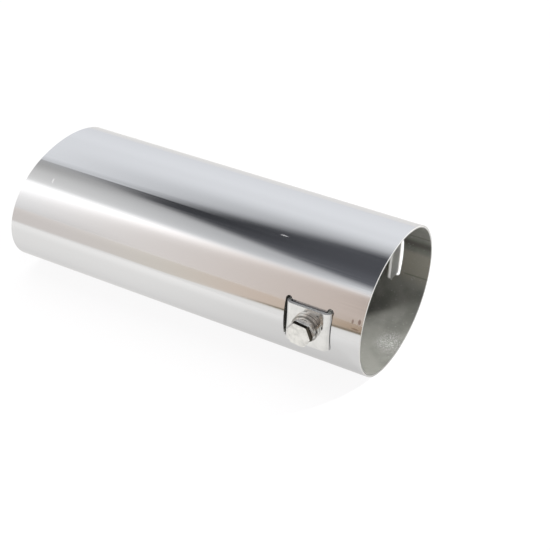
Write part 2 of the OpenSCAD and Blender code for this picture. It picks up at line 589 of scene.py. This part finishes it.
@dataclass(frozen=True)
class BracketSheet:
    """The bracket's finish: bright outside the tube, dull on the legs inside it, with rough cut edges."""

    bright: Triple = (0.76, 0.76, 0.755)
    bright_low: float = 0.93
    leg: Triple = (0.30, 0.30, 0.285)
    cut: Triple = (0.84, 0.84, 0.83)
    end_level: float = 0.68
    side_at: float = 9.17 * MM
    end_at: float = 26.84 * MM
    dull_from: float = 36.4 * MM
    dull_full: float = 35.2 * MM
    rough_bright: tuple[float, float] = (0.10, 0.20)
    rough_leg: float = 0.5
    rough_cut: float = 0.3
    haze_leg: float = 0.6
    haze_side: float = 0.06
    lean_span: tuple[float, float] = (-16.3 * MM, -15.5 * MM)
    lean_by: tuple[float, float] = (0.1, 0.8)
    cloud_scale: float = 260.0
    line_scale: Triple = (1500.0, 120.0, 120.0)
    axes: ClampAxes = ClampAxes()

    def leaning(self, nodes: Nodes, end_cut: Socket) -> Socket:
        """The surface normal, turned towards +X on the legs' ends, most on the inlet's side of the nearer leg.

        Args:
            nodes: the material's nodes.
            end_cut: 1 on the legs' ends.

        Returns:
            The normal.
        """
        normal = nodes.add("ShaderNodeNewGeometry").outputs["Normal"]
        lean = nodes.times(end_cut, nodes.ramp(nodes.axes[0], *self.lean_span, *self.lean_by))
        lean = nodes.add("ShaderNodeCombineXYZ", {0: lean}).outputs[0]
        return nodes.vector("NORMALIZE", nodes.vector("ADD", normal, lean))

    def material(self) -> bpy.types.Material:
        """Builds the finish.

        Returns:
            The material.
        """
        material, nodes = new_finish("bright_bent_sheet")
        reach, rise = self.axes.reach(nodes), self.axes.rise(nodes)
        inside = nodes.ramp(reach, self.dull_from, self.dull_full)
        side_cut = nodes.math("GREATER_THAN", rise, self.side_at)
        end_cut = nodes.math("LESS_THAN", reach, self.end_at)
        cut = nodes.most(side_cut, end_cut)
        cloud = nodes.noise(self.cloud_scale, 4.0)
        lines = nodes.lines(self.line_scale)
        bright = nodes.mix(nodes.ramp(cloud, 0.35, 0.7), rgba(self.bright), rgba(self.bright, self.bright_low))
        colour = nodes.mix(inside, bright, rgba(self.leg))
        colour = nodes.mix(cut, colour, rgba(self.cut))
        colour = nodes.mix(end_cut, colour, rgba(self.cut, self.end_level))
        rough = nodes.most(nodes.ramp(lines, 0.3, 0.7, *self.rough_bright), nodes.times(inside, self.rough_leg))
        rough = nodes.most(nodes.times(rough, nodes.rest(end_cut)), nodes.times(cut, self.rough_cut))
        haze = nodes.times(nodes.times(inside, nodes.rest(cut)), self.haze_leg)
        haze = nodes.math("ADD", haze, nodes.times(side_cut, self.haze_side))
        normal = nodes.bump(cloud, 0.2 * MM, 0.06, self.leaning(nodes, end_cut))
        normal = nodes.bump(lines, 0.1 * MM, 0.08, normal)
        nodes.metal({"Base Color": colour, "Metallic": nodes.rest(haze), "Roughness": rough, "Normal": normal})
        return material


@dataclass(frozen=True)
class BoltPlating:
    """Bright plating, dark where the head and the washers meet, with grime on the head's upper bevels.

    The bevels lie between bevel_from and bevel_to out along the bolt. From corner_x towards +X they
    start corner_drop lower. The grime begins at grime_from in the direction grime_way.
    """

    colour: Triple = (0.76, 0.755, 0.735)
    colour_low: float = 0.82
    dirt: Triple = (0.05, 0.043, 0.03)
    joints: tuple[float, ...] = (39.33 * MM, 40.93 * MM, 42.53 * MM)
    joint_half: float = 0.26 * MM
    joint_share: float = 0.5
    bevel_from: float = 45.4 * MM
    bevel_to: float = 46.5 * MM
    corner_x: float = -20.5 * MM
    corner_drop: float = 0.8 * MM
    grime_way: Triple = (0.588, 0.0705, 0.806)
    grime_from: float = -14.26 * MM
    grime_fade: tuple[float, float] = (1.5 * MM, 2.7 * MM)
    grime_share: float = 0.97
    rough: tuple[float, float] = (0.12, 0.24)
    haze: float = 0.09
    cloud_scale: float = 420.0
    axes: ClampAxes = ClampAxes()

    def joint_dark(self, nodes: Nodes, reach: Socket) -> Socket:
        """The dirt in the joints between the washers and the head.

        Args:
            nodes: the material's nodes.
            reach: distance out along the bolt.

        Returns:
            The share.
        """
        dark: object = 0.0
        for joint in self.joints:
            away = nodes.apart(reach, joint)
            dark = nodes.most(dark, nodes.ramp(away, self.joint_half, 0.4 * self.joint_half))
        return nodes.times(dark, self.joint_share)

    def grime(self, nodes: Nodes, reach: Socket) -> Socket:
        """The grime on the head's upper bevels.

        Args:
            nodes: the material's nodes.
            reach: distance out along the bolt.

        Returns:
            The share.
        """
        starts = nodes.ramp(nodes.axes[0], self.corner_x, self.corner_x + 0.2 * MM,
                            self.bevel_from, self.bevel_from - self.corner_drop)
        bevel = nodes.math("GREATER_THAN", reach, starts)
        bevel = nodes.times(bevel, nodes.math("LESS_THAN", reach, self.bevel_to))
        upper = nodes.measure("DOT_PRODUCT", nodes.place, self.grime_way)
        upper = nodes.math("SUBTRACT", upper, self.grime_from)
        return nodes.times(bevel, nodes.ramp(upper, *self.grime_fade))

    def material(self) -> bpy.types.Material:
        """Builds the finish.

        Returns:
            The material.
        """
        material, nodes = new_finish("bolt_plating")
        reach = self.axes.reach(nodes)
        dark, grime = self.joint_dark(nodes, reach), self.grime(nodes, reach)
        cloud = nodes.noise(self.cloud_scale, 4.0)
        clean = nodes.mix(nodes.ramp(cloud, 0.4, 0.75), rgba(self.colour), rgba(self.colour, self.colour_low))
        colour = nodes.mix(nodes.most(dark, nodes.times(grime, self.grime_share)), clean, rgba(self.dirt))
        metal = nodes.rest(nodes.times(nodes.rest(grime), self.haze))
        rough = nodes.math("ADD", nodes.ramp(cloud, 0.3, 0.7, *self.rough), nodes.times(dark, 0.3))
        normal = nodes.bump(cloud, 0.1 * MM, 0.15)
        nodes.metal({"Base Color": colour, "Metallic": metal, "Roughness": rough, "Normal": normal})
        return material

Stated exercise
Return exactly the lines from the beginning of the data above through the one containing "bracket's finish: bright", please. Include both end lines and add nothing else.

Task result
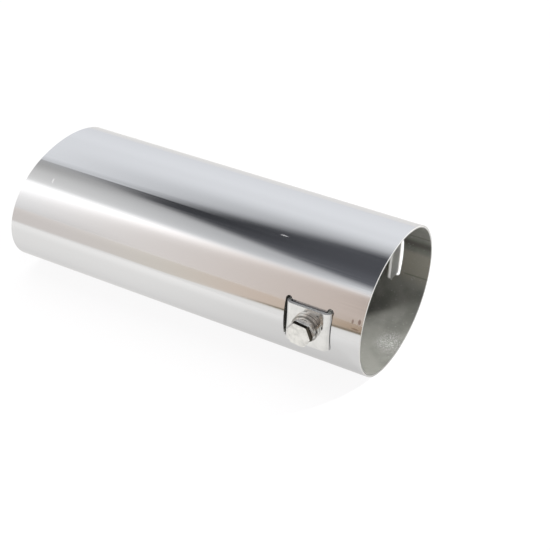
Write part 2 of the OpenSCAD and Blender code for this picture. It picks up at line 589 of scene.py. This part finishes it.
@dataclass(frozen=True)
class BracketSheet:
    """The bracket's finish: bright outside the tube, dull on the legs inside it, with rough cut edges."""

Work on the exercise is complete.